#### [What the task asks]
Give back the line where "List this object's" appears and all the lines after it until the listing ends, unchanged and with nothing else.

(Structured object records)

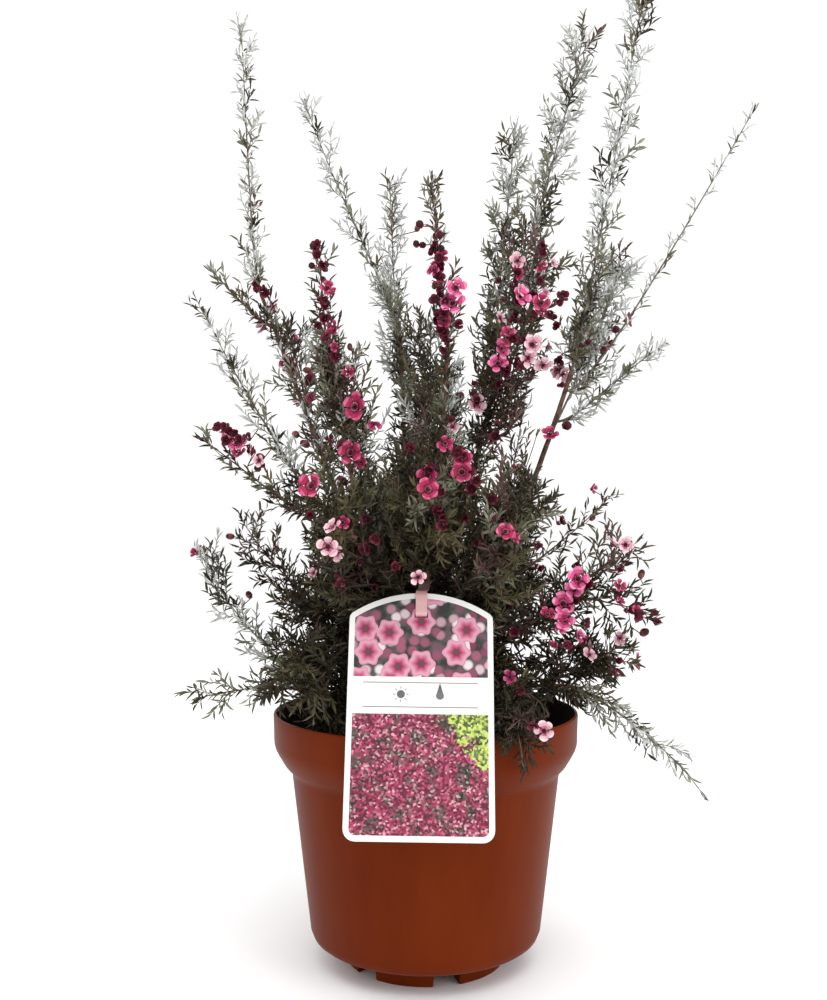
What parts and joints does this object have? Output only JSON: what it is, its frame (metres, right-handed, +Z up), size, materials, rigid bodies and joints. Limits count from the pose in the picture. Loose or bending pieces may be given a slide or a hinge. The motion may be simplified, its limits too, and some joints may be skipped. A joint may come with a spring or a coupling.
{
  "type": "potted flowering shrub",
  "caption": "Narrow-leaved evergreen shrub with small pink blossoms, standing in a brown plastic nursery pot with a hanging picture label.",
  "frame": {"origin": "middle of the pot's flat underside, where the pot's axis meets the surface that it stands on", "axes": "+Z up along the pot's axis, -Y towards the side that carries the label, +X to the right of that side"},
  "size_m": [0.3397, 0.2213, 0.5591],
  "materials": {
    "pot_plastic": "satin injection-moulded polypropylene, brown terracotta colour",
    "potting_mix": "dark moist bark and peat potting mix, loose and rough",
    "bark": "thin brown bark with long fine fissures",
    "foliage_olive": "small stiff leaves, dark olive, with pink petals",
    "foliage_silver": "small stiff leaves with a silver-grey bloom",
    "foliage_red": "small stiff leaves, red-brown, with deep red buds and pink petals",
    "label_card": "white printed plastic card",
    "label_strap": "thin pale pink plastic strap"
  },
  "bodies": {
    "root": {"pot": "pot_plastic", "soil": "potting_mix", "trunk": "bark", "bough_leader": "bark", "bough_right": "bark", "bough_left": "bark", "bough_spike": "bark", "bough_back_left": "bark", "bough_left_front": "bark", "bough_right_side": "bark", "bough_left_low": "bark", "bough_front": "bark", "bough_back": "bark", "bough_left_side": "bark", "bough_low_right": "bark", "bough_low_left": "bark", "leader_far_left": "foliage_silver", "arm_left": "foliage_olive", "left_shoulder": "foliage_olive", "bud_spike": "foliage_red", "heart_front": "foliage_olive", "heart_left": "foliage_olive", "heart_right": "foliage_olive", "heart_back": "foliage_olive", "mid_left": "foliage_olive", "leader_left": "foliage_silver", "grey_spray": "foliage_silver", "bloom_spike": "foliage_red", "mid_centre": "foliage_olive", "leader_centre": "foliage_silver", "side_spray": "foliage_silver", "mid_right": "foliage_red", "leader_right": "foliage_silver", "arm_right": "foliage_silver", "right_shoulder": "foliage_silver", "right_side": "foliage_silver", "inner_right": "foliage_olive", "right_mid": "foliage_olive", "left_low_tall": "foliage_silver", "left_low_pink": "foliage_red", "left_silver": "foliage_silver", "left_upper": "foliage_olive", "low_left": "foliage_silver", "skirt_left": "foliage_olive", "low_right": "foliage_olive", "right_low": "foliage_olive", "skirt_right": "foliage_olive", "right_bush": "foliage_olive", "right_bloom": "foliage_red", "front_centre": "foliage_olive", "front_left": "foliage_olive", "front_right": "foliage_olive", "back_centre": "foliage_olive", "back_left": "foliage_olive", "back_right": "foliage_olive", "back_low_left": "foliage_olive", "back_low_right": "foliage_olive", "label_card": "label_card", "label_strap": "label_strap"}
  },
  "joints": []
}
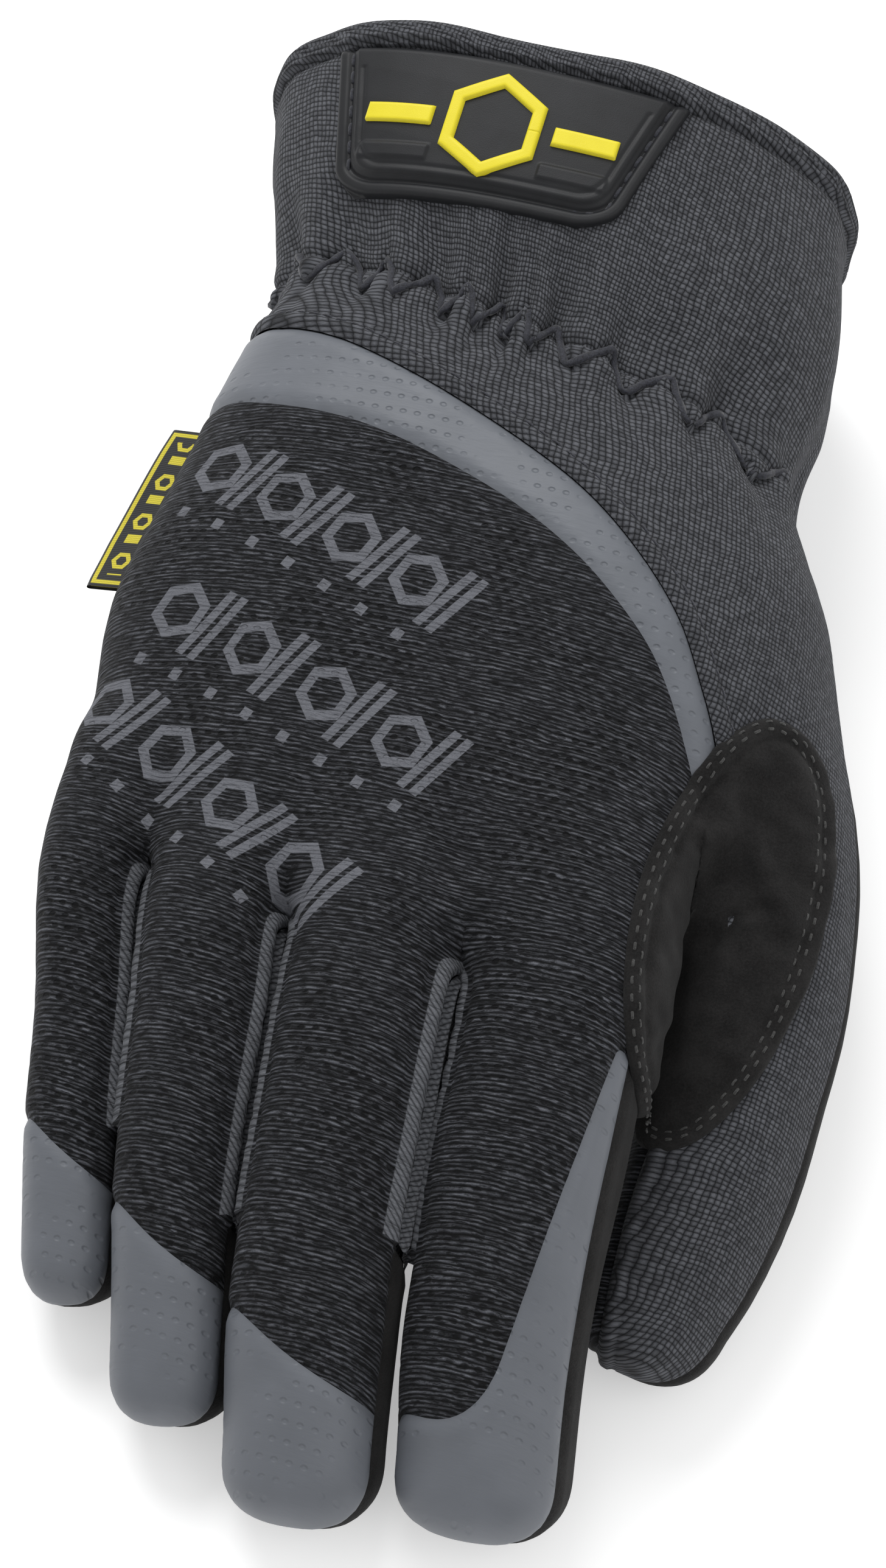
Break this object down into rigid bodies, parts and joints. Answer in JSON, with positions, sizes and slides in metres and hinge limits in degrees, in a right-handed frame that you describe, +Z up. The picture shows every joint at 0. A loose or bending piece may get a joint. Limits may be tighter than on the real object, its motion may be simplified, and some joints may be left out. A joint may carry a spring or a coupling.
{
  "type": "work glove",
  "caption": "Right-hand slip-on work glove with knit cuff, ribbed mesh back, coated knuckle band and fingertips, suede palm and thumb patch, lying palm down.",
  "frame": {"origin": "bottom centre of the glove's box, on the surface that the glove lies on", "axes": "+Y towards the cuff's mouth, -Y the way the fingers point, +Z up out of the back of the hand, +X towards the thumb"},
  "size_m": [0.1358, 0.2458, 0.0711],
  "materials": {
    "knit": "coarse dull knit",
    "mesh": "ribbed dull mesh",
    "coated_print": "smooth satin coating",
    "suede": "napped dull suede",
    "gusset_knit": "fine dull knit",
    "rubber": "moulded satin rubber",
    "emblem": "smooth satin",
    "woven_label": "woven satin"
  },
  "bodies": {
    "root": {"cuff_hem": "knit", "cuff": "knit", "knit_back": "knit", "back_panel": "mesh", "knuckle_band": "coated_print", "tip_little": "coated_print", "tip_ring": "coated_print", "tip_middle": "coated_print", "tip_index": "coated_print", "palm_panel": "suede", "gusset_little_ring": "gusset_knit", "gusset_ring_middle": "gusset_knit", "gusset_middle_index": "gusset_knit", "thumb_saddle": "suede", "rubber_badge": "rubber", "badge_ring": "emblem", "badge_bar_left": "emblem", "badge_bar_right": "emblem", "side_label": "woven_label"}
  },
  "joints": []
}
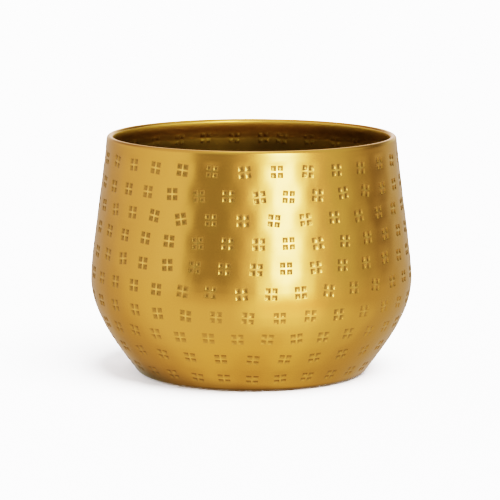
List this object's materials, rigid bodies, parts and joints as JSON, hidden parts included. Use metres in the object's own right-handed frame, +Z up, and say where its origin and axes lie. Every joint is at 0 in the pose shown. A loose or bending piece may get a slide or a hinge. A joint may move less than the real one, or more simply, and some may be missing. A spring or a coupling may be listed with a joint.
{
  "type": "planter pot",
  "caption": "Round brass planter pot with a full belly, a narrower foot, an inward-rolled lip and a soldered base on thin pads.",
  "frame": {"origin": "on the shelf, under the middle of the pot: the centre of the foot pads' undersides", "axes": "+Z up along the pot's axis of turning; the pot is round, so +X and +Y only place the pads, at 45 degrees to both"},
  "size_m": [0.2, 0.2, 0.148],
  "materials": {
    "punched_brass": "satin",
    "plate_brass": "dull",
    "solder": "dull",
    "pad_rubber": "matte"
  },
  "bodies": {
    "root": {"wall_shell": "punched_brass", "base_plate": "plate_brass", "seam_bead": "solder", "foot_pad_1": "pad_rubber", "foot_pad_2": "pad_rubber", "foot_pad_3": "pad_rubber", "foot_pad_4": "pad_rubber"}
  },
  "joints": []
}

#### [Exercise answer]
List this object's materials, rigid bodies, parts and joints as JSON, hidden parts included. Use metres in the object's own right-handed frame, +Z up, and say where its origin and axes lie. Every joint is at 0 in the pose shown. A loose or bending piece may get a slide or a hinge. A joint may move less than the real one, or more simply, and some may be missing. A spring or a coupling may be listed with a joint.
{
  "type": "planter pot",
  "caption": "Round brass planter pot with a full belly, a narrower foot, an inward-rolled lip and a soldered base on thin pads.",
  "frame": {"origin": "on the shelf, under the middle of the pot: the centre of the foot pads' undersides", "axes": "+Z up along the pot's axis of turning; the pot is round, so +X and +Y only place the pads, at 45 degrees to both"},
  "size_m": [0.2, 0.2, 0.148],
  "materials": {
    "punched_brass": "satin",
    "plate_brass": "dull",
    "solder": "dull",
    "pad_rubber": "matte"
  },
  "bodies": {
    "root": {"wall_shell": "punched_brass", "base_plate": "plate_brass", "seam_bead": "solder", "foot_pad_1": "pad_rubber", "foot_pad_2": "pad_rubber", "foot_pad_3": "pad_rubber", "foot_pad_4": "pad_rubber"}
  },
  "joints": []
}